Exercise details – In the records below, begin at the line that has "shown = obj.evaluated_get(depsgraph)" and stop after the line that has "return ringAt + Vector((x, y, z)) * mm"; quote those lines verbatim and nothing more.

Source records –
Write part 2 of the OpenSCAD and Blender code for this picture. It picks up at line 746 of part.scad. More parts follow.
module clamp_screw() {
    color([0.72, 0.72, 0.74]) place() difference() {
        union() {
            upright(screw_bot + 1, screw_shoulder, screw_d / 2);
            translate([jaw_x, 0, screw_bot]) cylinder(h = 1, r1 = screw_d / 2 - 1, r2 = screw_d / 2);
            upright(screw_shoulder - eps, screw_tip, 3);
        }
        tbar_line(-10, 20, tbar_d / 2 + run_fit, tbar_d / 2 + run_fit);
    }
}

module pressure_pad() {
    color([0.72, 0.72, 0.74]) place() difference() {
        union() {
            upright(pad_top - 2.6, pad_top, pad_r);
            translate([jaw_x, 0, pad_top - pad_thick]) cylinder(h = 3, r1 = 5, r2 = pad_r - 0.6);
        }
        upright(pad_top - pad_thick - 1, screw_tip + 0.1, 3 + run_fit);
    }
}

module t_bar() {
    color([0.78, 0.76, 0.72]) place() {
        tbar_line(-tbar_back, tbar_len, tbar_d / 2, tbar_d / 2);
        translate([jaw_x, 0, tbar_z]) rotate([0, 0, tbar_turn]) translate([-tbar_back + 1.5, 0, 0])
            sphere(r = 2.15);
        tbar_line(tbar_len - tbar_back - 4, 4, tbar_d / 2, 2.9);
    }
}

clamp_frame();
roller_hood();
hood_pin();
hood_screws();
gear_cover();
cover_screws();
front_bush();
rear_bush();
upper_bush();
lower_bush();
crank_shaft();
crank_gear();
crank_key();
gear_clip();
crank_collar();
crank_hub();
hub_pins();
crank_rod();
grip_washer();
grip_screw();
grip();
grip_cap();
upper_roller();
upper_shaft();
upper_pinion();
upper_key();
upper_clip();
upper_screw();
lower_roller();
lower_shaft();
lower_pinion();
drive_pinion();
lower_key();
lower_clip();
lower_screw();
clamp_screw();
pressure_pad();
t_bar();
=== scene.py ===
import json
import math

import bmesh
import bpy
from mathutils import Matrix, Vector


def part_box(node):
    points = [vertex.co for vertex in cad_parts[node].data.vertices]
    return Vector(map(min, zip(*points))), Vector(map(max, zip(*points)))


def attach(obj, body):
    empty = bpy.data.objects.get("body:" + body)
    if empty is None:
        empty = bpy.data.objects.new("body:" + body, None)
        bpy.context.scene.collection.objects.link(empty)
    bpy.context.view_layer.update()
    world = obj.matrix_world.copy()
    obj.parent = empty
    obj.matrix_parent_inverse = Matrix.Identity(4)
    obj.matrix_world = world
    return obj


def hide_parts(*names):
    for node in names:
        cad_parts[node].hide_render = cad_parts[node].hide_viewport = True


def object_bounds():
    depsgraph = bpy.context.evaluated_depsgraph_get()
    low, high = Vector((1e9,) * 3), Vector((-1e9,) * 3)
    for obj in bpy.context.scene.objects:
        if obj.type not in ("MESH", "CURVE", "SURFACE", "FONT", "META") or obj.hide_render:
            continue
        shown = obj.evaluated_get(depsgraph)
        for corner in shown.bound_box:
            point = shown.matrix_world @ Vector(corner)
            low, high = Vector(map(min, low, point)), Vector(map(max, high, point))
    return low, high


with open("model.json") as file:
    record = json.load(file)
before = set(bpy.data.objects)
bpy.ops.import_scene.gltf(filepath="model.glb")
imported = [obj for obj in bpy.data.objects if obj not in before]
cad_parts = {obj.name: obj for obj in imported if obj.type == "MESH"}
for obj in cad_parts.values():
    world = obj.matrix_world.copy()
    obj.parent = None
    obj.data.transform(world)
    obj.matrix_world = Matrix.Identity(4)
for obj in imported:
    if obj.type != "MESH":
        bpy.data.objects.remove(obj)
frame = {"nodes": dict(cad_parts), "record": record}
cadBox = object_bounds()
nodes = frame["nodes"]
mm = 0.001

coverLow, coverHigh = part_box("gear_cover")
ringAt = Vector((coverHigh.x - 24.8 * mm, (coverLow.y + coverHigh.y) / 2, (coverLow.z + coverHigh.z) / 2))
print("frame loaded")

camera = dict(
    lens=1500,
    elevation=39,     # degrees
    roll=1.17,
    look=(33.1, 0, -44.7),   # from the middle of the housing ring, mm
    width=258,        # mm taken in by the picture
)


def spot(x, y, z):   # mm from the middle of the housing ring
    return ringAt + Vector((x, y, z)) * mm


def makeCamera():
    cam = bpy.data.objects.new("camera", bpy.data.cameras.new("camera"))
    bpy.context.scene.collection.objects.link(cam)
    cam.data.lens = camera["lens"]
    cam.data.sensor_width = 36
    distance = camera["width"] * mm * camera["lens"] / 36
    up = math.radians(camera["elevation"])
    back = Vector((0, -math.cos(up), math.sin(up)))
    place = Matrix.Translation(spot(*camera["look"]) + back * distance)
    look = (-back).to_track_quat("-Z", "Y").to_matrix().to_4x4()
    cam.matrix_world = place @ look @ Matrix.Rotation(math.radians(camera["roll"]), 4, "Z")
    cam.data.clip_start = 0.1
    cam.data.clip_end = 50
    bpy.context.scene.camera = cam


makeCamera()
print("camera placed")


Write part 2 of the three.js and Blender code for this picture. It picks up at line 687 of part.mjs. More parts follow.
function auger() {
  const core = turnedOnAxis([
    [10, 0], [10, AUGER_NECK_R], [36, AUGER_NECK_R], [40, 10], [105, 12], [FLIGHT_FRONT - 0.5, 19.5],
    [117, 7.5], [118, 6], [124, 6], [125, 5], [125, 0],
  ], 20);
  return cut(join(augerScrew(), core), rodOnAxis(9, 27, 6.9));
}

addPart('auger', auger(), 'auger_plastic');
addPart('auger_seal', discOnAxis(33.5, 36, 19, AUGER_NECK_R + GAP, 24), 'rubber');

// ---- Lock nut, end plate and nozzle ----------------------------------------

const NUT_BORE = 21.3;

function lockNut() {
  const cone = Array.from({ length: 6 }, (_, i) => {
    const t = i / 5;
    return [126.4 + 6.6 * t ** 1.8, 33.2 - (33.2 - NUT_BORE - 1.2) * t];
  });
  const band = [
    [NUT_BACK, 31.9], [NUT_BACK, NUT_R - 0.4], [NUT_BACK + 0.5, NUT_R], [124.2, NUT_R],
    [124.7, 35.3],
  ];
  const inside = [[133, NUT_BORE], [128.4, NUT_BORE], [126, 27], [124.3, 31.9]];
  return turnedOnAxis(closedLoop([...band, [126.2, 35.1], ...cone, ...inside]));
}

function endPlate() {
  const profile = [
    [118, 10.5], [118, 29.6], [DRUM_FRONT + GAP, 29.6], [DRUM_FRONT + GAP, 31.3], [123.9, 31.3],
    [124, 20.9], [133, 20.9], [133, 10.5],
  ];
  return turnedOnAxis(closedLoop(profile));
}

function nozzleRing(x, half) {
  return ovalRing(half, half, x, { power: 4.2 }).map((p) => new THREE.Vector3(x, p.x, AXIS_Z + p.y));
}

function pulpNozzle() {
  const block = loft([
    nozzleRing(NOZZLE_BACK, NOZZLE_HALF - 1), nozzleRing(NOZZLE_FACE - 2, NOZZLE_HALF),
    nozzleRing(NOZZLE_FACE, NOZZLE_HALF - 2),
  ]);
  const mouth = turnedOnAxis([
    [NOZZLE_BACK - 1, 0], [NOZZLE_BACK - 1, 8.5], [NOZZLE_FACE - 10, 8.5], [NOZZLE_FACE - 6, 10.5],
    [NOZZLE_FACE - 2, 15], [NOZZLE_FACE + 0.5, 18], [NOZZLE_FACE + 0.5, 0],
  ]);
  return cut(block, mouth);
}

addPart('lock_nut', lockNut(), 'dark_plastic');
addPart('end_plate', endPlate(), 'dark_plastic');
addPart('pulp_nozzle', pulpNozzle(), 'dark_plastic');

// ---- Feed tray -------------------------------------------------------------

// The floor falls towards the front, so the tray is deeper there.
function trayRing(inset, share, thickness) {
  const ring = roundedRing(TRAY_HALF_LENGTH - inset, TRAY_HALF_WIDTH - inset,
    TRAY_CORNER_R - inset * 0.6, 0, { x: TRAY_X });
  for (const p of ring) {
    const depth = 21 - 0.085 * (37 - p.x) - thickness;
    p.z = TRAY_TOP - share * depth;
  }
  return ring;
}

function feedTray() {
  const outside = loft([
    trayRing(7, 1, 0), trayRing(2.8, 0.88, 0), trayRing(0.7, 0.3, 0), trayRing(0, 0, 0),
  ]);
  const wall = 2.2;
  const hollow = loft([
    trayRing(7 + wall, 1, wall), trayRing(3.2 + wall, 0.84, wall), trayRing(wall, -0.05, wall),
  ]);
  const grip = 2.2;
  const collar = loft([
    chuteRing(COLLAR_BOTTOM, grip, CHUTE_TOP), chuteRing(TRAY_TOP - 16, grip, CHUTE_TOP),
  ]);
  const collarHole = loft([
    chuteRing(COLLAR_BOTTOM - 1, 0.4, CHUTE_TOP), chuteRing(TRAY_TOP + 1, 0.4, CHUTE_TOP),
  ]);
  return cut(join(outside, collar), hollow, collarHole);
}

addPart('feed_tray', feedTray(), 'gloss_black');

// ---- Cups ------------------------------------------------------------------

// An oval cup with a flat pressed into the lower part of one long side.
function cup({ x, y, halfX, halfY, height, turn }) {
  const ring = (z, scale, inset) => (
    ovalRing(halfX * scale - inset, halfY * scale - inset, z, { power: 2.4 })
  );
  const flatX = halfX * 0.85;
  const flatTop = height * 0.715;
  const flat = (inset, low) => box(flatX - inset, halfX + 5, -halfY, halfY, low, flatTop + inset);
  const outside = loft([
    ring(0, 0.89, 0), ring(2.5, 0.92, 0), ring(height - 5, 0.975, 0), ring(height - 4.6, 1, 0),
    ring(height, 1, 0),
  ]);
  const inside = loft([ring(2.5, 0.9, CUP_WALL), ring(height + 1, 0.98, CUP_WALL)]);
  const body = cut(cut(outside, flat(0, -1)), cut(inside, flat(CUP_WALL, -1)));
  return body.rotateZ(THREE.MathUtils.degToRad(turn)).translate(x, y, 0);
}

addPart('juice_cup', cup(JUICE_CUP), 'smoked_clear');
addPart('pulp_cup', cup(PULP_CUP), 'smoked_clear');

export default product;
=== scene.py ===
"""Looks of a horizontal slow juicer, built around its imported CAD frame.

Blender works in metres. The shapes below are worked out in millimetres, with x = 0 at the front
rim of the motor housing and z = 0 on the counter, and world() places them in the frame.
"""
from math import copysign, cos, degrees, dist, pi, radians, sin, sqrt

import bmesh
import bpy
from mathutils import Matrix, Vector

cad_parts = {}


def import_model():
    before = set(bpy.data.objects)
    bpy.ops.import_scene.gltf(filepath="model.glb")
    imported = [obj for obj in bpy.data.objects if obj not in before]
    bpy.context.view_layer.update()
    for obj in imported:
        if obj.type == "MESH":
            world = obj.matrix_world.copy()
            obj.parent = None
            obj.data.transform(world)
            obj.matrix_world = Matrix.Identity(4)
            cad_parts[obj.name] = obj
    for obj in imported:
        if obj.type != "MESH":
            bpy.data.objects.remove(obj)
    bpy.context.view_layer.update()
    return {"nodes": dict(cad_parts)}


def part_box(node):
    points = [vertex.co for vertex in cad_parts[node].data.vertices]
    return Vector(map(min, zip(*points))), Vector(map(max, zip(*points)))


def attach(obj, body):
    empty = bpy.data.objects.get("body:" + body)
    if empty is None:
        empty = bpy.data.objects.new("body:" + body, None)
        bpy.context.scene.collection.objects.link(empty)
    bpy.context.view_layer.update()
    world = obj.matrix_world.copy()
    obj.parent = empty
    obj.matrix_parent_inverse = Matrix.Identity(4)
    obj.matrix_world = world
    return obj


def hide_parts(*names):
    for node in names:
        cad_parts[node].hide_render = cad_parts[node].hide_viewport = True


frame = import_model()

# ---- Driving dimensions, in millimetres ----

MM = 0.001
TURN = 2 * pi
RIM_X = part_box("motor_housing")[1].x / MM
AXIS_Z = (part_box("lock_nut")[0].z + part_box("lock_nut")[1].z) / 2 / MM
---
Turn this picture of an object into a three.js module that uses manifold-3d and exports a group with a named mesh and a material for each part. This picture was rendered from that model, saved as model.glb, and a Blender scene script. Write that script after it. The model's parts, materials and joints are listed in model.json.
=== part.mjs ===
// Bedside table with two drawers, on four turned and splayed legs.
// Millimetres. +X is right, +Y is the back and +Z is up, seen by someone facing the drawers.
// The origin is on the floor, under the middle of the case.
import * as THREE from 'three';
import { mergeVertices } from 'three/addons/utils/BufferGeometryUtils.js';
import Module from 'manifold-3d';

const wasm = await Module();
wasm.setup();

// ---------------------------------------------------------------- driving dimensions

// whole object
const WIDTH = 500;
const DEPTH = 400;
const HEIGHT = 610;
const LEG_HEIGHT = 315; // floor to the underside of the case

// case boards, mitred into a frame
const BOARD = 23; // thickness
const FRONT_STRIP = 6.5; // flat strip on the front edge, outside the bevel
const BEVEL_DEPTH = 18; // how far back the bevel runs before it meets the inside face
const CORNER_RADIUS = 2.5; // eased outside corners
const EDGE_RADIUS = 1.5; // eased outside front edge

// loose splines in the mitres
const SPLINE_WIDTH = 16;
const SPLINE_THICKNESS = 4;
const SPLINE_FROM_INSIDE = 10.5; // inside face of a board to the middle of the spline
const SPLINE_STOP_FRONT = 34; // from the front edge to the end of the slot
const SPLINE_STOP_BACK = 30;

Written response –
        shown = obj.evaluated_get(depsgraph)
        for corner in shown.bound_box:
            point = shown.matrix_world @ Vector(corner)
            low, high = Vector(map(min, low, point)), Vector(map(max, high, point))
    return low, high


with open("model.json") as file:
    record = json.load(file)
before = set(bpy.data.objects)
bpy.ops.import_scene.gltf(filepath="model.glb")
imported = [obj for obj in bpy.data.objects if obj not in before]
cad_parts = {obj.name: obj for obj in imported if obj.type == "MESH"}
for obj in cad_parts.values():
    world = obj.matrix_world.copy()
    obj.parent = None
    obj.data.transform(world)
    obj.matrix_world = Matrix.Identity(4)
for obj in imported:
    if obj.type != "MESH":
        bpy.data.objects.remove(obj)
frame = {"nodes": dict(cad_parts), "record": record}
cadBox = object_bounds()
nodes = frame["nodes"]
mm = 0.001

coverLow, coverHigh = part_box("gear_cover")
ringAt = Vector((coverHigh.x - 24.8 * mm, (coverLow.y + coverHigh.y) / 2, (coverLow.z + coverHigh.z) / 2))
print("frame loaded")

camera = dict(
    lens=1500,
    elevation=39,     # degrees
    roll=1.17,
    look=(33.1, 0, -44.7),   # from the middle of the housing ring, mm
    width=258,        # mm taken in by the picture
)


def spot(x, y, z):   # mm from the middle of the housing ring
    return ringAt + Vector((x, y, z)) * mm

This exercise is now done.